As I mentioned above, that one is not really negotiable. But it seems
like it is a mismatch of expectations to behavior, and that is something
we can at least address with documentation.

> Right now these two are synonymous: "git config --system --list" and
> "git config -f $(prefix)/etc/gitconfig --list".  Having one form honor
> includes and not the other is inconsistent.

With my patch, they are consistent, and neither should honor includes
(that being said, there is a bug in my patch which makes --list honor
includes in all cases; however, you are responding correctly to the
intended and advertised behavior of my patch, and that is what we should
be discussing).

> What if we frame this the other way around -- when would we not want
> it to follow includes?  I can imagine someone writing a "git config"
> editing program, but I think that use case is rare (and they haven't
> spoken up, either ;-).

But isn't "git cola" a git-config editing program?

> Well.. okay. My use case is rare too!  The dumb "cache the values
> behind a stat() call" thing has worked really well in practice so I've
> been happy with it so far.  It's dumb, and it won't notice when
> included files change, but I really don't care because it solves the
> 99% case.

I don't get the caching. How often would you need to call "git config"?
Isn't is only when the edit-config dialog appears?

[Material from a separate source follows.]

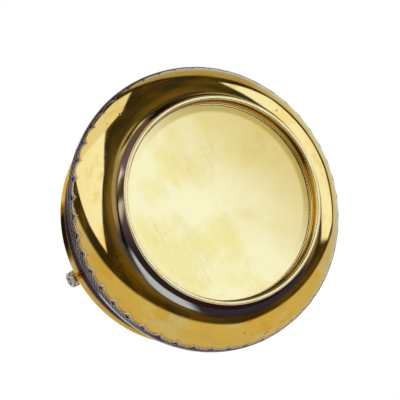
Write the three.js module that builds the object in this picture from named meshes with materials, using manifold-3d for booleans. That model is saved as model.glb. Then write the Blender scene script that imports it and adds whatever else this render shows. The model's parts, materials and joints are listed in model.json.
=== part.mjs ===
// Silver-gilt sweetmeat basket with a swing handle.
// Millimetres, +Z up, the basket stands on its foot ring at z = 0.
// The two hinge lugs lie on the X axis and the handle swings about it.

import * as THREE from 'three';
import { mergeVertices } from 'three/addons/utils/BufferGeometryUtils.js';
import Module from 'manifold-3d';

// Driving dimensions of the bowl
const bellyRadius = 56.2;
const bellyHeight = 19.7;
const baseRadius = 37.9;
const recessDepth = 5.05;
const wallThickness = 1.2;
const shoulderRadius = 6;
const shoulderLeanDegrees = 28;
const hollowRadius = 46.7;
const wallTop = 47.3;

// Foot ring and the wire round its lower edge
const footRadius = 40.3;
const footWall = 0.9;
const footFlare = 3.9;
const footWaistHeight = 2.6;
const footLean = 0.7;
const footEase = 0.3;
const footWireRadius = 0.4;
const footWireLift = 0.4;

// Applied border: teeth below the belly, a raised ridge over it, plain wall left above
const toothCount = 48;
const toothTipDrop = 6.2;
const toothHeight = 2.2;
const toothLand = 0.5;
const plainWall = 3.7;
const borderThickness = 0.5;
const ridgeRise = 7.8;
const ridgeHalfWidth = 0.8;
const ridgeProud = 0.4;

// Rim wire on top of the wall
const rimOverhang = 0.7;
const rimHalfDepth = 1;
const rimFlat = 0.8;

// Hinge: lug, pin and the handle's eye
const pivotDrop = 0.6;
const lugStandOff = 0.3;
const cheekThickness = 1.2;
const cheekRadius = 3.4;
const cheekFoot = 3.1;
const cheekFootHalf = 2.1;
const cheekCurveAcross = 2.7;
const cheekCurveDown = 2.4;
const scrollRadius = 1.1;
const scrollSpread = 2.7;
const scrollDrop = 2.25;
const padHalfWidth = 2.45;
const padTopDrop = 0.5;
const padSink = 0.4;
const pinRadius = 0.9;
const pinHeadRadius = 1.6;
const pinHeadSink = 0.6;
const pinHeadDome = 0.3;

// Handle
const handleThickness = 1.3;
const handleRise = 43;
const handleRoot = 4;
const handleEndWidth = 3.6;
const handleMiddleWidth = 9;
const handleSwell = 1.5;
const handleEdgeSlope = 0.35;
const handleEdgeHeight = 0.6;
const eyeRadius = 2.7;

// Clearances between neighbours
const seatGap = 0.3;
const hingeGap = 0.3;
const pinGap = 0.3;

// Facets
const turnSegments = 64;
const pointsPerTooth = 4;
const handleSteps = 36;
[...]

Is it really that
expensive to call when opening a user-editable dialog?

> Rewriting it (for me) would mean using --global and --system and
> probably not caring so much about the distinction of repo vs. user
> configuration (or rather, deal with the fact that `git config --list`
> returns both the user config and the repo config). At that point I
> might as well just write (reuse) a proper .gitconfig parser, but
> what's the fun in that when "git config" is so nice and easy to parse?

I definitely feel your pain. I don't want you to have to rewrite yet
another .gitconfig parser. Let's see if we can figure out reasonable
editing semantics that can go into git-config.